Kimberly Pierce (the co-writer\director, and certainly a talent to watch) ups the lyrical undertones with in-between-scene segues filmed as heady rushes of prairie life speeded up to the point where all we see are rapid lights blinking with urgency. The film itself gradually becomes more urgent, and a bit more difficult to watch. Pierce doesn't hide much from us. We see the murders, the beatings, and the rape, but here it serves a purpose whereas in a major Hollywood production like THE GENERAL'S DAUGHTER it did not. In that movie the rape was filmed by commercial director Simon West as a masochistic gang bang fantasy. West used flashy camera moves and stylishly dank cinematography to make, what looked like, a slick commercial for rape. Pierce hardly moves her camera; she simply presents us with the facts. BOY'S DON'T CRY doesn't preach, or moralize its characters, it chronicles events that did occur. And it gives them life and meaning by taking us into a strangely touching romance that looks to be so simple on the surface. It is simple in all its ROMEO AND JULIET tragic romanticism, but complex because of the one major addition.

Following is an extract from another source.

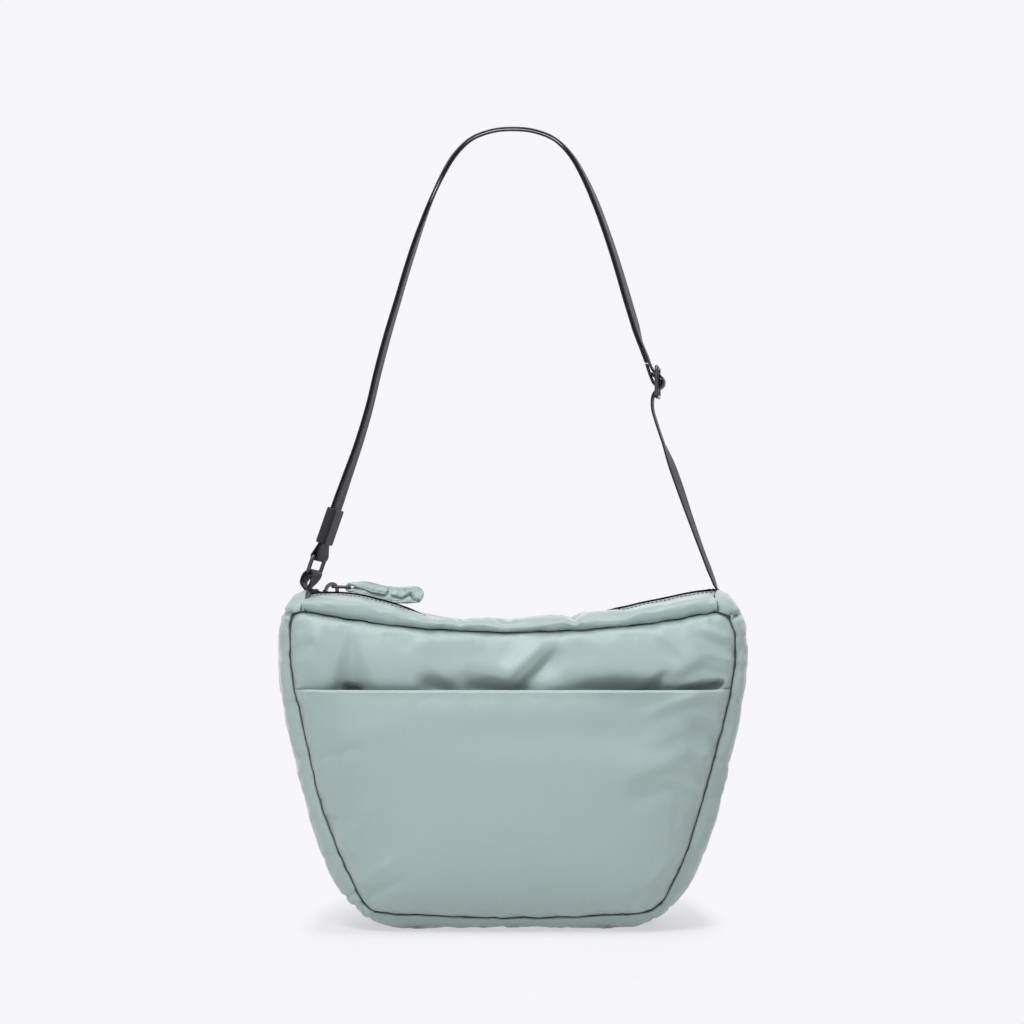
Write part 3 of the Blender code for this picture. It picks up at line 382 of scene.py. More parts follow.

Pierce's film is uncompromising in its content. I can just imagine if it had been made as a mainstream film (as was proposed). The movie features the kind of raw intensity, taboo exploration, and emotional truths that used to be (pre-Tarantino) the hallmark of independent film. Now amidst the rotting corpses of irony laden "hipster" indies, BOYS DON'T CRY stands out as a sobering experience.